#### [TASK OBJECTIVE]
All material below is to be reproduced exactly.

#### [DATA EXCERPT]
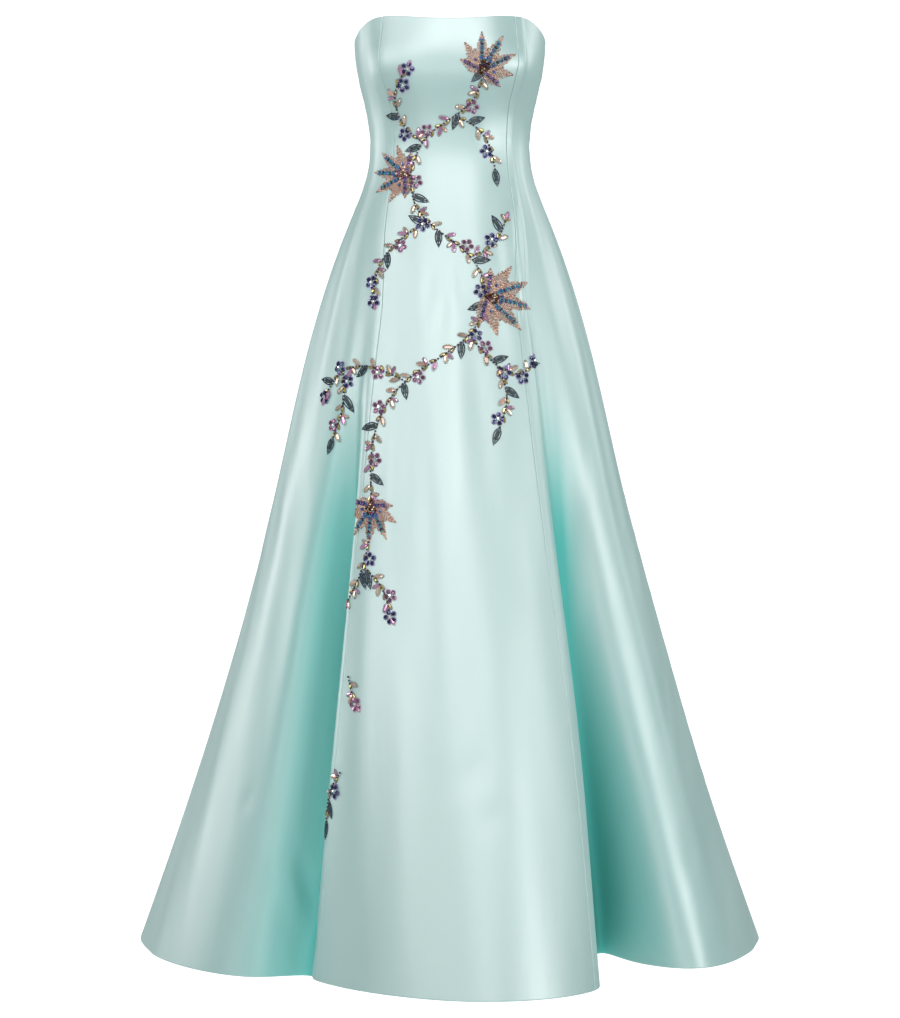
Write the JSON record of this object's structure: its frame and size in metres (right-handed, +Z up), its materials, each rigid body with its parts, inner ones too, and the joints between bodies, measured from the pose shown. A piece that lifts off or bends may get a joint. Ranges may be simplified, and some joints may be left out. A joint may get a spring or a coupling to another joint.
{
  "type": "strapless bustier gown",
  "caption": "Floor-length strapless A-line gown of stiff satin in princess panels with folds from the hips to the hem, hollow as worn, with a concealed zip at the centre back.",
  "frame": {"origin": "centre of the waist, where the wearer's body holds the gown", "axes": "+Z up, -Y the way the wearer faces, +X towards the wearer's left"},
  "size_m": [0.9678, 0.9781, 1.4199],
  "materials": {
    "satin": "heavy duchess satin in pale mint, broad soft sheen",
    "zip_tape": "plain woven zip tape, dyed to match",
    "zip_metal": "small zip slider and tab, enamelled to match",
    "beads": "sewn glass beads, stones and sequins in mixed colours"
  },
  "bodies": {
    "gown": {"front_panel": "satin", "side_front_left": "satin", "side_front_right": "satin", "side_back_left": "satin", "side_back_right": "satin", "back_left": "satin", "back_right": "satin", "zip_tape": "zip_tape", "zip_slider": "zip_metal"},
    "tab": {"zip_tab": "zip_metal"}
  },
  "joints": [
    {"name": "tab_swing", "type": "hinge", "parent": "gown", "child": "tab", "pos_m": [0, 0.09723, 0.14], "axis": [1, 0, 0], "range_deg": [0, 170]}
  ]
}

#### [TASK RESULT]
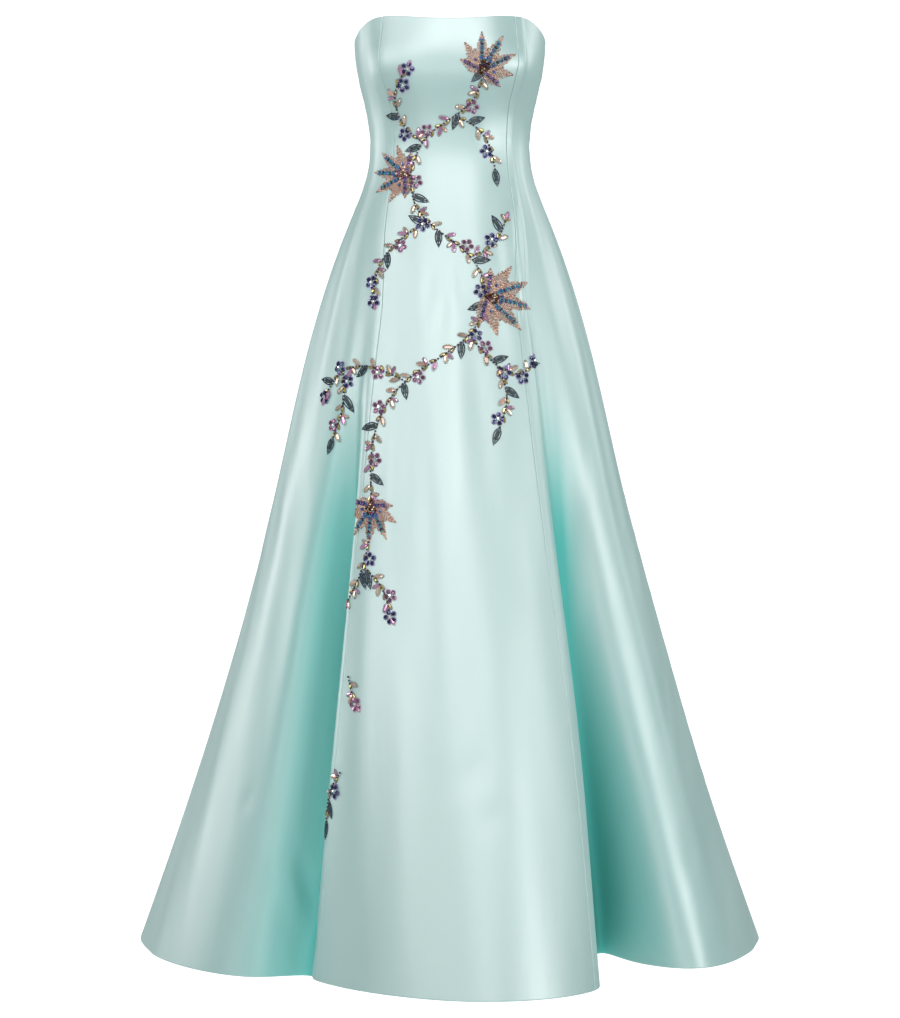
Write the JSON record of this object's structure: its frame and size in metres (right-handed, +Z up), its materials, each rigid body with its parts, inner ones too, and the joints between bodies, measured from the pose shown. A piece that lifts off or bends may get a joint. Ranges may be simplified, and some joints may be left out. A joint may get a spring or a coupling to another joint.
{
  "type": "strapless bustier gown",
  "caption": "Floor-length strapless A-line gown of stiff satin in princess panels with folds from the hips to the hem, hollow as worn, with a concealed zip at the centre back.",
  "frame": {"origin": "centre of the waist, where the wearer's body holds the gown", "axes": "+Z up, -Y the way the wearer faces, +X towards the wearer's left"},
  "size_m": [0.9678, 0.9781, 1.4199],
  "materials": {
    "satin": "heavy duchess satin in pale mint, broad soft sheen",
    "zip_tape": "plain woven zip tape, dyed to match",
    "zip_metal": "small zip slider and tab, enamelled to match",
    "beads": "sewn glass beads, stones and sequins in mixed colours"
  },
  "bodies": {
    "gown": {"front_panel": "satin", "side_front_left": "satin", "side_front_right": "satin", "side_back_left": "satin", "side_back_right": "satin", "back_left": "satin", "back_right": "satin", "zip_tape": "zip_tape", "zip_slider": "zip_metal"},
    "tab": {"zip_tab": "zip_metal"}
  },
  "joints": [
    {"name": "tab_swing", "type": "hinge", "parent": "gown", "child": "tab", "pos_m": [0, 0.09723, 0.14], "axis": [1, 0, 0], "range_deg": [0, 170]}
  ]
}